§ **EXERCISE REQUIREMENTS**
For each line below that contains the string "joints", copy that line.

§ **SUPPLIED INFORMATION**
---

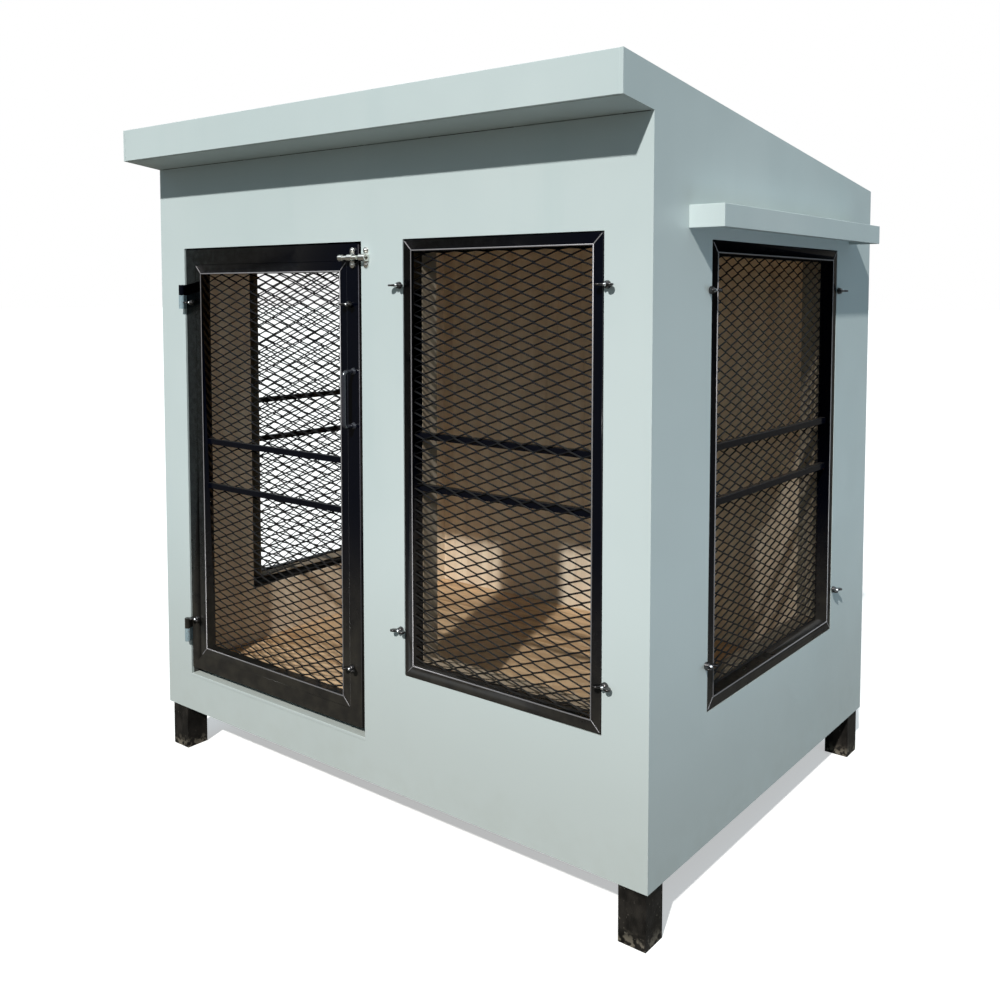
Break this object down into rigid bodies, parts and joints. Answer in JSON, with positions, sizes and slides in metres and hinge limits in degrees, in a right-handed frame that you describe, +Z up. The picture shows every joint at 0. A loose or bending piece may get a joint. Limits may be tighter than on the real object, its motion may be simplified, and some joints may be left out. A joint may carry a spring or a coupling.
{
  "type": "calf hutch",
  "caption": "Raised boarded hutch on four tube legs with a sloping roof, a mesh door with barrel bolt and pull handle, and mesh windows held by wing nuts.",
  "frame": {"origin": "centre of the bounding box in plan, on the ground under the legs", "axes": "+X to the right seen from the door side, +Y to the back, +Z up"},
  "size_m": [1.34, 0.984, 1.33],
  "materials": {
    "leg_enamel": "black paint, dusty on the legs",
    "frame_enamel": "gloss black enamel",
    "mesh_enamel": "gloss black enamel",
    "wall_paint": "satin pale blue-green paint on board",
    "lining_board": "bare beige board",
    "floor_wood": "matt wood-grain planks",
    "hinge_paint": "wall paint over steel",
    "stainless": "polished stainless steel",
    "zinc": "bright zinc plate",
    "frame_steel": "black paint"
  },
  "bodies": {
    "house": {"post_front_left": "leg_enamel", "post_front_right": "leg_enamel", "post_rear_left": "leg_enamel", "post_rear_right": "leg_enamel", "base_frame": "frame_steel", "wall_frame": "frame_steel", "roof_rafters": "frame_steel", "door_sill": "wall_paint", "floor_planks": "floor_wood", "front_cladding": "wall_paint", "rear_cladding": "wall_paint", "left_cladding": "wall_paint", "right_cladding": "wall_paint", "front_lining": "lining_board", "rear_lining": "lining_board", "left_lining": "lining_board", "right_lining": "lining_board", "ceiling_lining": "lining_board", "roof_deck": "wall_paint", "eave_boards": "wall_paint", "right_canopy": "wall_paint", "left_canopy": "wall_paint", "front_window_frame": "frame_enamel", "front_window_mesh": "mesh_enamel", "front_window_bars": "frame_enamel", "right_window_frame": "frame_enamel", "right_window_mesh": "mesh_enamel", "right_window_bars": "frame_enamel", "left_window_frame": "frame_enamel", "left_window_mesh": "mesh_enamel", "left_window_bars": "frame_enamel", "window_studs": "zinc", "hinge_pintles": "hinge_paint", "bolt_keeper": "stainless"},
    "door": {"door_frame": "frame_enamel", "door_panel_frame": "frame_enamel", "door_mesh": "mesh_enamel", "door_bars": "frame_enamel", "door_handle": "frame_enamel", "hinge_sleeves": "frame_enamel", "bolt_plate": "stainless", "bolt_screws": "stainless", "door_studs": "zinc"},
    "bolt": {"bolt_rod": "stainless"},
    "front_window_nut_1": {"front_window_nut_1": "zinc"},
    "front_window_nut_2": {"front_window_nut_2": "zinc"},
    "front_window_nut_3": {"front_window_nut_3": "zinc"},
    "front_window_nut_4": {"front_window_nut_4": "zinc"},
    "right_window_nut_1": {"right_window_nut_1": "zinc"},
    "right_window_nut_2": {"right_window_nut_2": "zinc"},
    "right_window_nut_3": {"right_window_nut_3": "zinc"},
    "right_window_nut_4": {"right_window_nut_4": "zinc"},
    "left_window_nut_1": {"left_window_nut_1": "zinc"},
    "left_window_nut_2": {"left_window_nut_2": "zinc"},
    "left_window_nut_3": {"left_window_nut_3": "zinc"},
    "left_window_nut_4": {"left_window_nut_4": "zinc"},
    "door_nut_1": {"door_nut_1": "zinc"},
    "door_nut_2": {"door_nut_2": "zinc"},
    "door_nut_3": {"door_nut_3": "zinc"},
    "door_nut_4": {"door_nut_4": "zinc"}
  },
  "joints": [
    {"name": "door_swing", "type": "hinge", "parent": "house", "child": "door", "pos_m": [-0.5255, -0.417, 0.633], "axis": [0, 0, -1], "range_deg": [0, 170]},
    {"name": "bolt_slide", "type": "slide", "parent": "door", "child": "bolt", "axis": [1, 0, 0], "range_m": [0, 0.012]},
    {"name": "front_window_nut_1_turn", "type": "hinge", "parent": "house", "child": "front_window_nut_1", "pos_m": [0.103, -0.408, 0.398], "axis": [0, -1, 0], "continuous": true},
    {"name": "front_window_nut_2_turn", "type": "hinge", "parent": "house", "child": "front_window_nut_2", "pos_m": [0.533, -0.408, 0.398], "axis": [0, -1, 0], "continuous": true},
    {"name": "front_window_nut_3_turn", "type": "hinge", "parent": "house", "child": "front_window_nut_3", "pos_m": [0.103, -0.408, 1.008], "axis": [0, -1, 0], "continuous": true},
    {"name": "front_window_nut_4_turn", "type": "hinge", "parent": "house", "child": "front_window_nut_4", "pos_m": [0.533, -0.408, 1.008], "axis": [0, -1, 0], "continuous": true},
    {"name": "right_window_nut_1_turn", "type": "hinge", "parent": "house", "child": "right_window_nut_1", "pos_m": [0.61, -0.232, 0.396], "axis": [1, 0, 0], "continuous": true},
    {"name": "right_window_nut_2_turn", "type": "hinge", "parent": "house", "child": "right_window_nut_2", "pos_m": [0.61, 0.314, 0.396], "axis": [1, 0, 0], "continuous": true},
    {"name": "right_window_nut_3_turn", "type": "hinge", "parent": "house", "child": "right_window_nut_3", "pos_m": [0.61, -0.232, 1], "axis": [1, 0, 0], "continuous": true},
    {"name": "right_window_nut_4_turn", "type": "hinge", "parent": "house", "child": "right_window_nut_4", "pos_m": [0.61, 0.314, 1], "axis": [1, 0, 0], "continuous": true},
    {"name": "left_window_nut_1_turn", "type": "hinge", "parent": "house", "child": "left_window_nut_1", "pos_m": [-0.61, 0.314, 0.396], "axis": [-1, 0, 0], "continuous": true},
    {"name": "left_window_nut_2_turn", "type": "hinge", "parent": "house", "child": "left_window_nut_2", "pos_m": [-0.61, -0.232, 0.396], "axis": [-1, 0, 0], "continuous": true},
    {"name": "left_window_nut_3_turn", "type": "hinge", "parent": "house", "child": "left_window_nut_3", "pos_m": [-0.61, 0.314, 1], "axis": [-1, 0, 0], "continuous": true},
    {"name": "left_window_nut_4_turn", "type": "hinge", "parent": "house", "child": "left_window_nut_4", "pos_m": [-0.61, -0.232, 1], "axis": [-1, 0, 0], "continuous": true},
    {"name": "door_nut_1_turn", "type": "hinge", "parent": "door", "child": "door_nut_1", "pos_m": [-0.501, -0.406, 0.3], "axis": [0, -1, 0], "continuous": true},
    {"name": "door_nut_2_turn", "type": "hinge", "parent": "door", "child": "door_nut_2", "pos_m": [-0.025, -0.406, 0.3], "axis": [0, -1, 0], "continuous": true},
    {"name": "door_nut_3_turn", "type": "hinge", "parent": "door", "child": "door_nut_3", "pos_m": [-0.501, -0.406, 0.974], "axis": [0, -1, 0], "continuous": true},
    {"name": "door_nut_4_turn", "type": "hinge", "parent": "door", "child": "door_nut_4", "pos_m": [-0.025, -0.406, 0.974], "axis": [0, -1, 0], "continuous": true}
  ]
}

---

§ **OUTPUT BELOW**
Break this object down into rigid bodies, parts and joints. Answer in JSON, with positions, sizes and slides in metres and hinge limits in degrees, in a right-handed frame that you describe, +Z up. The picture shows every joint at 0. A loose or bending piece may get a joint. Limits may be tighter than on the real object, its motion may be simplified, and some joints may be left out. A joint may carry a spring or a coupling.
  "joints": [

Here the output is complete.